Cryptocurrency exchange Coinbase (COIN) reported second-quarter earnings after the close Tuesday that beat expectations. Coinbase stock slipped after hours.
The company reports results as investors weigh the prospect of new cryptocurrency regulations and industry crackdowns against signs of more mainstream support. The just-passed Senate infrastructure deal includes new IRS reporting requirements regarding cryptocurrency transactions.
Estimates: Wall Street expected Coinbase earnings to come in at $2.32 per share on revenue of $1.821 billion.
Results: Revenue came in at $2.03 billion. The company earned $6.42 per share.
Coinbase stock rose 0.4% after hours in the stock market today. Shares have largely fallen since their debut in April, when the price of Bitcoin was near record highs. COIN stock surged 22% over the prior three sessions, rebounding from its 50-day line.
Coinbase, like other Bitcoin stocks, tends to rise and fall with the underlying cryptocurrency.
The price of Bitcoin slipped 1.9% vs. 24 hours earlier to $45,050. Bitcoin topped $46,400 on Monday, the highest since mid-May. That comes after the Bitcoin price tumbled below $30,000 in late July.
The Grayscale Bitcoin Trust (GBTC) was down 2% during the regular session.
Coinbase’s fortunes are largely tied to the public’s interest in cryptocurrencies, drawing revenue from transaction fees earned from cryptocurrency trades on its platform. The exchange had 68 million verified users on its platform as of the end of the second quarter.
The company, which competes with other exchanges, in June said it would allow some trading of the meme-based cryptocurrency Dogecoin. Coinbase’s first-quarter results, reported in May, came up shy of estimates.

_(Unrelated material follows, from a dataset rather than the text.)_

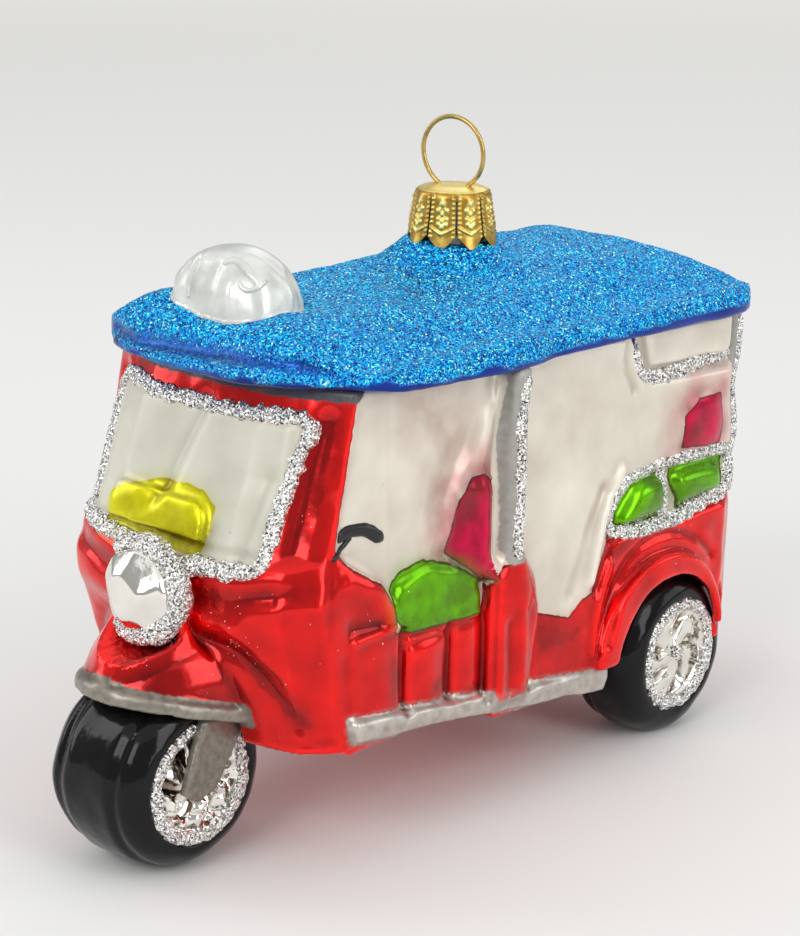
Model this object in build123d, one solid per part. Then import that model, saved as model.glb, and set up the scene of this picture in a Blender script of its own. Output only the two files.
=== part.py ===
"""A blown-glass hanging ornament in the form of a three-wheeled taxi, with its crown cap and wire ring."""

import os
from math import asin, cos, degrees, pi, radians, sin, sqrt

from build123d import (
    Axis,
    Box,
    Circle,
    Cone,
    Cylinder,
    Ellipse,
    Line,
    Plane,
    Polyline,
    Pos,
    Rot,
    Sphere,
    ThreePointArc,
    Torus,
    export_step,
    extrude,
    fillet,
    loft,
    make_face,
    mirror,
    revolve,
)

# Wheels. The wheelbase is the driving length of the ornament.
wheelbase = 80.2
front_axle_y = -39.4
rear_axle_y = front_axle_y + wheelbase
wheel_radius = 12.2
front_half_width = 8.3
rear_inner_x = 11.4
rear_outer_x = 23.4
rim_radius = 8.1
rim_depth = 2.2
rim_dish = 0.9
rim_lip = 1.1
hub_radius = 2.2
spoke_count = 6
spoke_hole = 1.25
spoke_hole_r = 4.7
tread_flat = 0.42

# Fork legs and the front mudguard with its silver bead.
fork_thick = 1.5
guard_rear_y = -32.4
guard_rear_z = 19.2
guard_tilt = 15.0
guard_half_width = 12.4
guard_length = 18.0
guard_rise = 11.0
bead_width = 2.2
bead_height = 1.9

# Front shell: height, half width, back, side, corner and nose of each level.
shell_levels = (
    (16.8, 22.2, -26.0, -28.6, -31.9, -35.5),
    (27.0, 21.9, -27.0, -30.0, -34.3, -38.6),
    (36.5, 22.0, -29.4, -32.3, -36.6, -39.6),
    (43.0, 21.9, -30.2, -31.4, -34.9, -36.3),
    (62.0, 21.6, -26.2, -26.8, -28.2, -29.7),
    (64.0, 21.5, -25.8, -26.4, -27.6, -29.1),
)
shell_corner = 3.7
wheel_well_x = 10.4
wheel_well_gap = 1.4

# Windscreen with its raised border, and the plate behind the glass.
screen_proud = 0.5
trim_proud = 1.3
plate_proud = 1.6
screen_top_z = 57.6
screen_low_z = 42.6
screen_top_x = 14.9
screen_low_x = 15.5
trim_width = 2.2
plate_x = (-11.6, 5.9)
plate_z = (40.6, 47.2)

# Headlight.
lamp_z = 34.4
lamp_y = -42.8
lamp_radius = 4.9
lamp_bulge = 2.6
lamp_ring = 1.2

# Cabin plan: distance along, half width.
cabin_plan = ((-20.0, 21.5), (1.0, 21.8), (21.0, 23.4), (49.5, 23.9), (53.0, 22.2), (54.6, 18.6))
cabin_low_z = 16.0
cabin_recess = 0.4

# Roof: plan, side outline and end outline.
roof_half_width = 25.4
roof_nose_y = -35.0
roof_rear_y = 55.6
roof_low_z = 61.4
roof_low_front_z = 62.9
roof_crest_z = 70.4
roof_shoulder = (21.5, 64.8)
mound_radius = 11.0
mound_top_radius = 5.9
mound_top_z = 72.5
mound_rise = 3.4
roof_rear_corner = 7.0

# Sign on the roof, blank: height above its base, half width, half depth.
sign_y = -24.4
sign_base_z = 68.0
sign_levels = ((0.0, 10.0, 7.0), (4.5, 9.3, 6.3), (7.4, 7.0, 4.7), (9.1, 3.4, 2.3))

# Relief forms on each side.
relief_inner_x = 15.0
box_outer_x = 22.4
box_back_x = 21.5
# Side boxes: front, rear, top.
side_boxes = ((-27.6, -18.2, 31.2), (-17.3, -9.4, 28.0), (-8.5, -1.0, 28.6))
box_low_z = 16.0
hump_outer_x = 22.2
hump_outline = (
    (-30.4, 30.0),
    (-30.4, 42.4),
    (-28.2, 40.8),
    (-22.2, 37.6),
    (-19.2, 33.4),
    (-19.4, 30.0),
)
cushion_outline = (
    (-20.2, 33.4),
    (-19.0, 36.6),
    (-13.6, 37.9),
    (-5.2, 35.6),
    (-1.6, 31.6),
    (-2.4, 29.0),
    (-16.8, 29.4),
)
seat_y = (-8.2, -0.3)
seat_z = (33.0, 47.8)
sill_x = (18.0, 23.6)
sill_front = (-27.6, 21.0)
sill_rear = (23.6, 14.2)
sill_height = 2.7
post_x = (20.5, 25.0)
post_y = (-0.4, 3.3)
post_z = (34.0, 61.8)
foot_outline = (
    (-2.4, 16.0),
    (-2.4, 34.2),
    (-0.8, 35.6),
    (4.2, 35.4),
    (6.6, 32.0),
    (7.6, 26.0),
    (5.4, 16.0),
)
foot_x = (20.0, 24.7)

# Rear body, its wheel arches and the lips around them.
rear_body_x = 24.0
rear_body_low_z = 12.8
rear_body_top_z = 35.4
door_low_z = 25.0
arch_y = 36.0
arch_z = 13.3
arch_radius = 12.2
lip_y = 34.4
lip_z = 14.3
lip_radius = 14.6
lip_outer_x = 25.3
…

In a list of questions from shareholders for the company ahead of its results, the most shared question was about whether Coinbase has “any plans to add NFTs?” or non-fungible tokens. Those tokens use crypto technology to render things like art as verifiable pieces of property that can be sold as digital goods.
Another widely-shared question sought more information on how Coinbase’s Prime service, geared toward more sophisticated and institutional investors, was different from other service providers.

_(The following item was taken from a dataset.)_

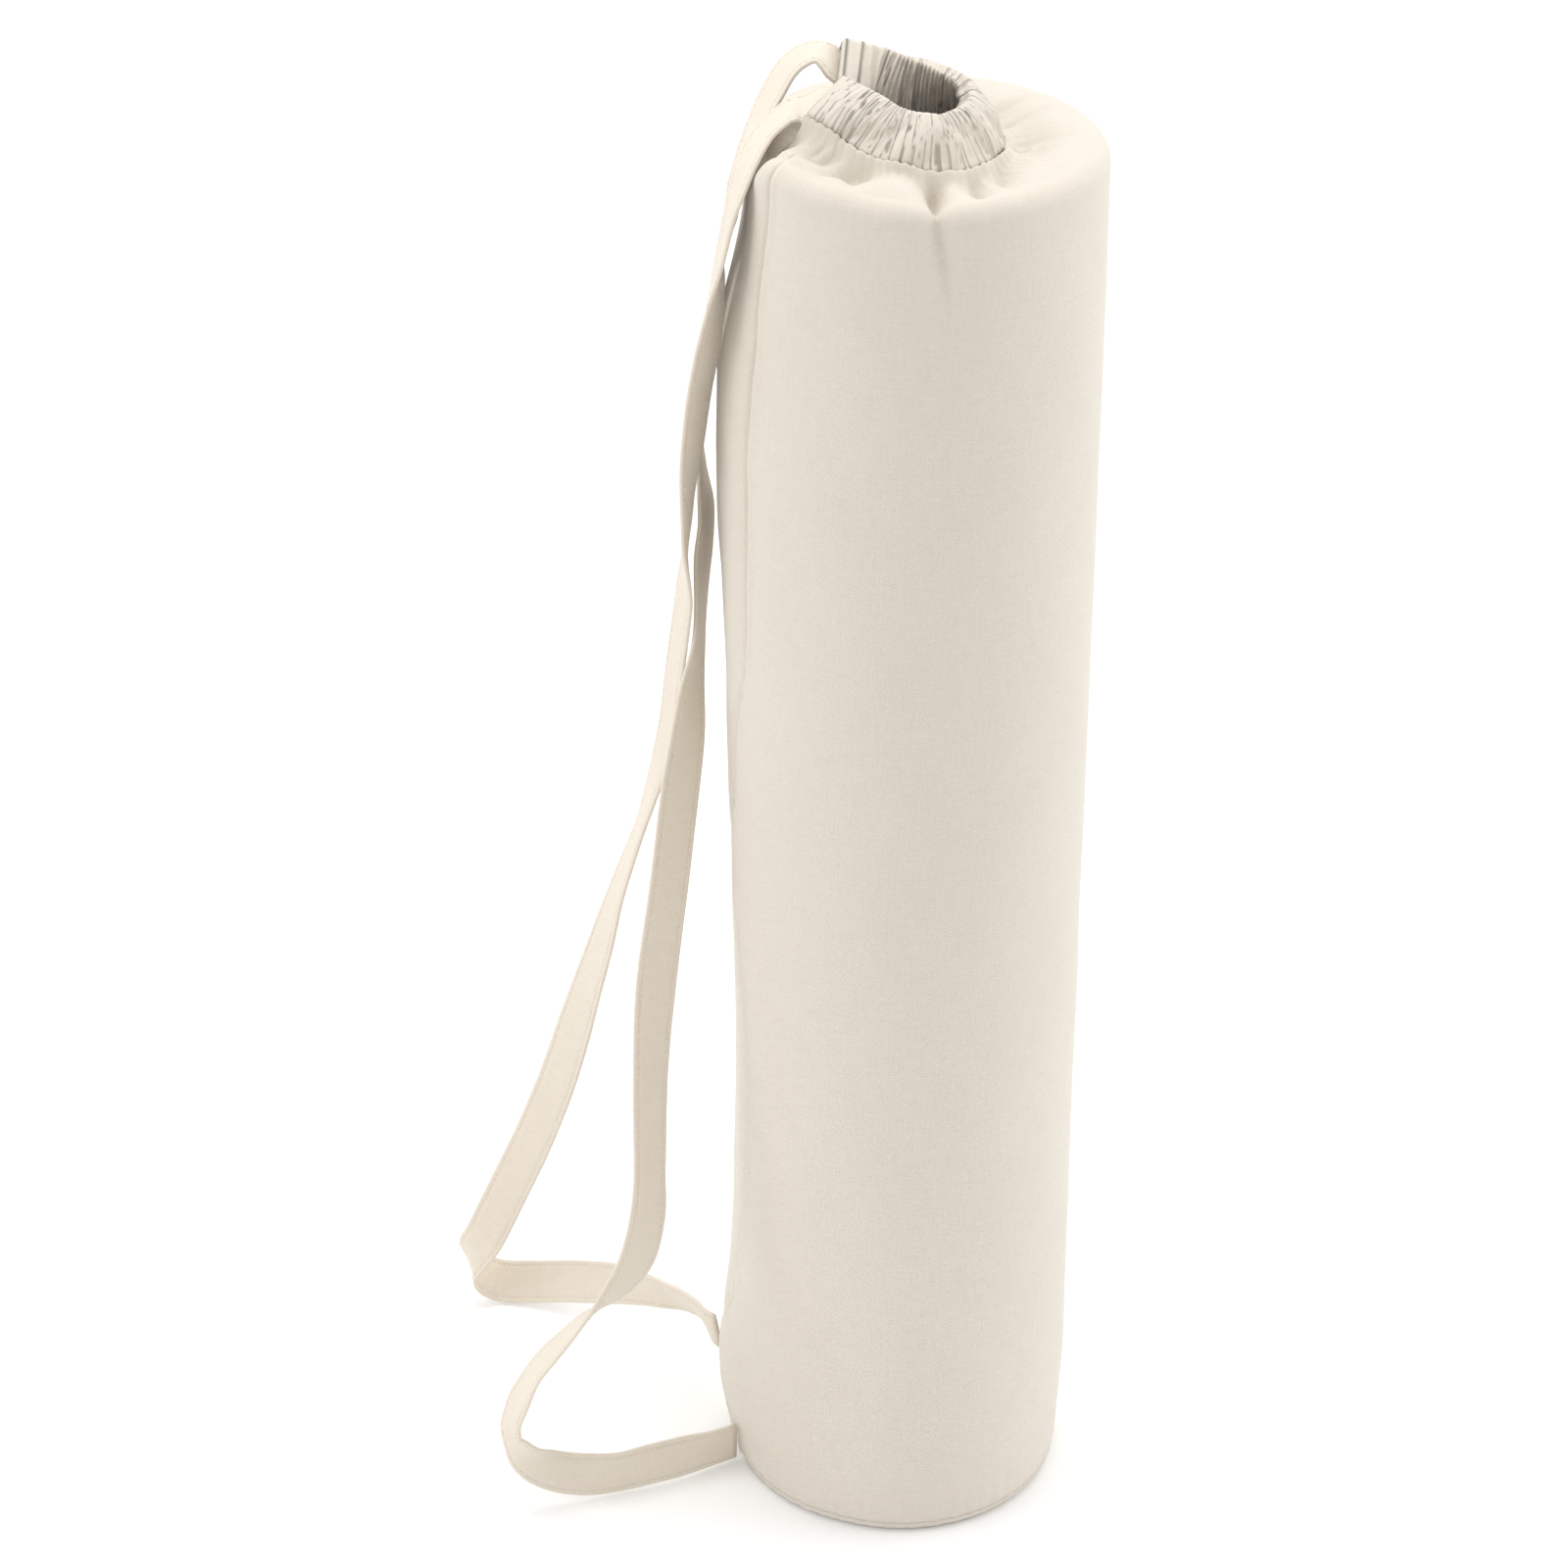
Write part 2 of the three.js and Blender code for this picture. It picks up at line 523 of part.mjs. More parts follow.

Bitcoin stocks also face broader challenges. Cryptocurrency industry groups expressed dismay at the Senate’s decision not to rework an item in the $1 trillion bipartisan infrastructure bill that was intended to strengthen transaction-data reporting requirements and tax enforcement on the industry. The tighter rules would raise an estimated $28 billion over the next decade to fund the bill.

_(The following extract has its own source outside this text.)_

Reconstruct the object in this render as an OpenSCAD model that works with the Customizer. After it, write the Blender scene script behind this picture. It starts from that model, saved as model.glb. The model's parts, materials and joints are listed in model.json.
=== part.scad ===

The Senate passed the bill on Tuesday. The bill — and crypto lobbyists’ attention — now go to the House.
At issue has been how the bill defines the cryptocurrency-transaction “brokers” that would be subject to the reporting requirements. The crypto industry worried that definition was too broad, and would end up applying to people like miners and others that don’t directly handle crypto transactions and are unable to collect user information.
“As written, the infrastructure bill contains harmful IRS reporting requirements that many in the crypto ecosystem lack the capabilities to comply with,” Kristin Smith, executive director of the Blockchain Association, an industry advocacy group, said in a statement Monday. “As a result, many crypto players will be forced to move overseas, leaving future jobs and economic growth on the table.”
Elsewhere, the price of Bitcoin and Bitcoin stocks have been under pressure amid a crackdown in China on cryptocurrency-related activity.